11. Governing Law; Jurisdiction. 

The Agreement shall be governed by and construed under the laws of the State of Florida, without regard for the principles of conflicts of law of that State or any other state. Any litigation or other dispute relating to or arising under the Agreement shall only be brought in the state or federal courts located in Palm Beach County, Florida and you agree to submit to the exclusive jurisdiction of those courts and waive any objections to the venue of any such proceeding in those courts. 

12. Payment  

(a) Payment: You agree to pay Blue Gorilla a fee in accordance with the fees, charges and billing terms in effect at the time a fee or charge is due and payable. Fees charged are nonrefundable. 

(b) For any Graphic Design and HTML for Web Banners, E-Blast, E-newsletters, Retargeting Banners, Landing Pages, payment is due prioe to receipt. Annual contracts are billed monthly, even if you are not actively using the products.

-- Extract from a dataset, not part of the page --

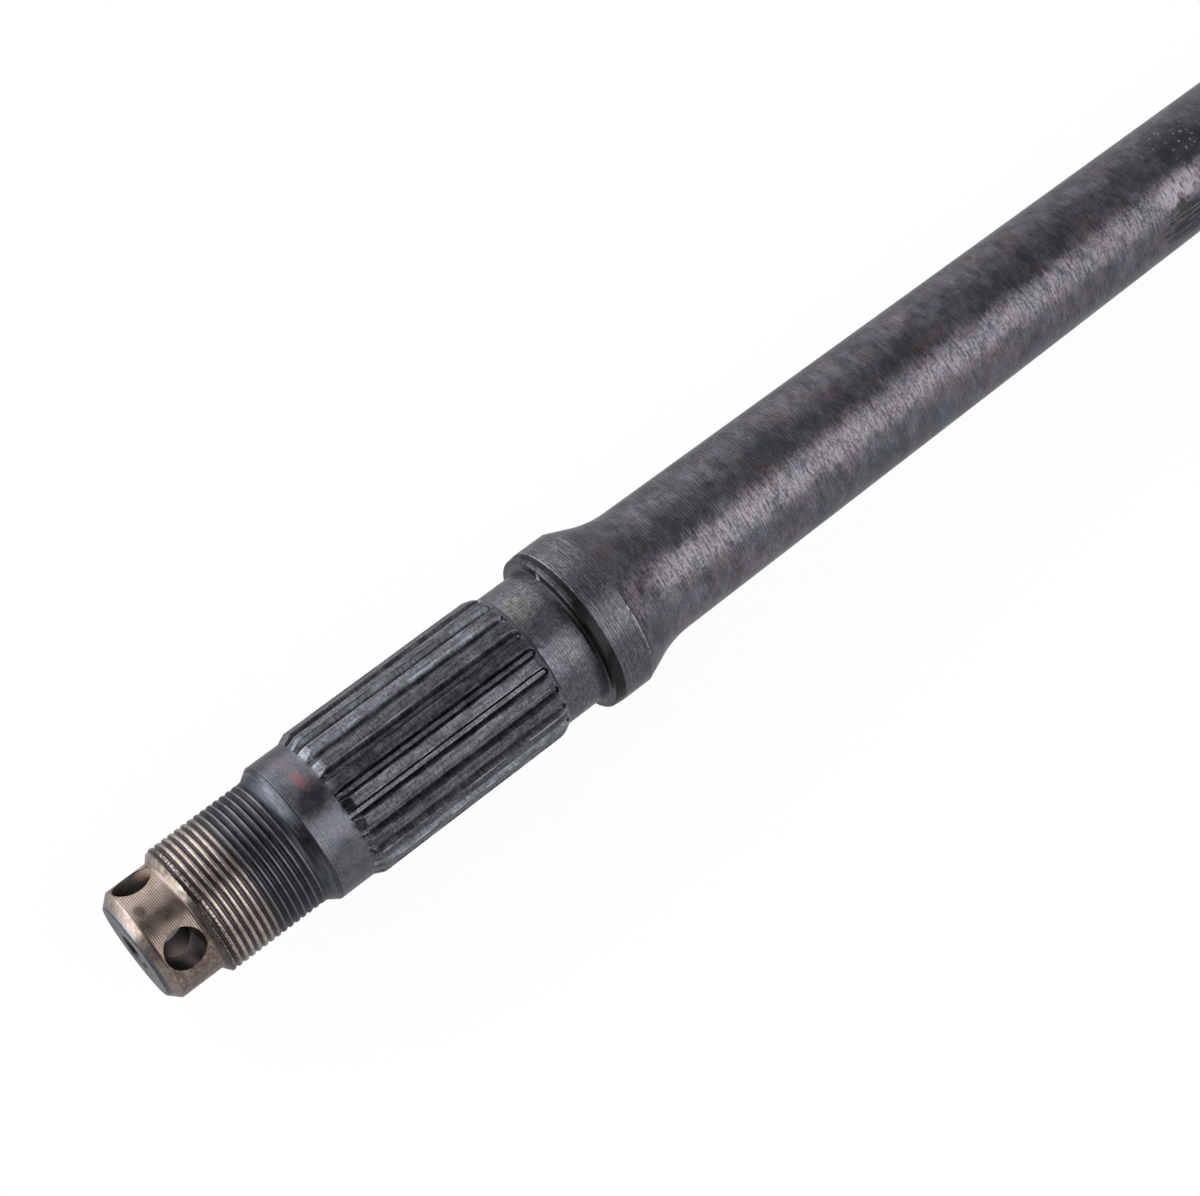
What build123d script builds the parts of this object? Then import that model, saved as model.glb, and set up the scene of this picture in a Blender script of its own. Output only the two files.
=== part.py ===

(c) The agreement will begin in the month of the first service rendered. A minimum guarantee of 3 months is required to receive contracted rate. There are no refunds for any fees paid. To cancel services with Blue Gorilla Digital, LLC you must submit to us in writing within 30 days of the date such charges are incurred. 

(d)  Any additional products ordered, not outlined in your contract, will be billed accordingly to our fee schedule.

13. Entire Agreement; Amendment or Waiver. 

The Agreement contains the entire understanding between you and Blue Gorilla and supersedes any prior understandings or agreements, oral or written, relating to the subject matter of the Agreement. The Agreement may only be amended by a document signed by you and Blue Gorilla. No waiver of any breach of the Agreement shall be deemed a waiver of a future breach, whether of a similar or different nature, and no waiver shall be effective unless in writing signed by the waiving party. 

14. Execution; Counterparts. 

The Agreement may be executed in its original, by facsimile or in electronically transmitted portable document format and it may be executed in any number of counterparts, each of which shall be deemed an original of the same document.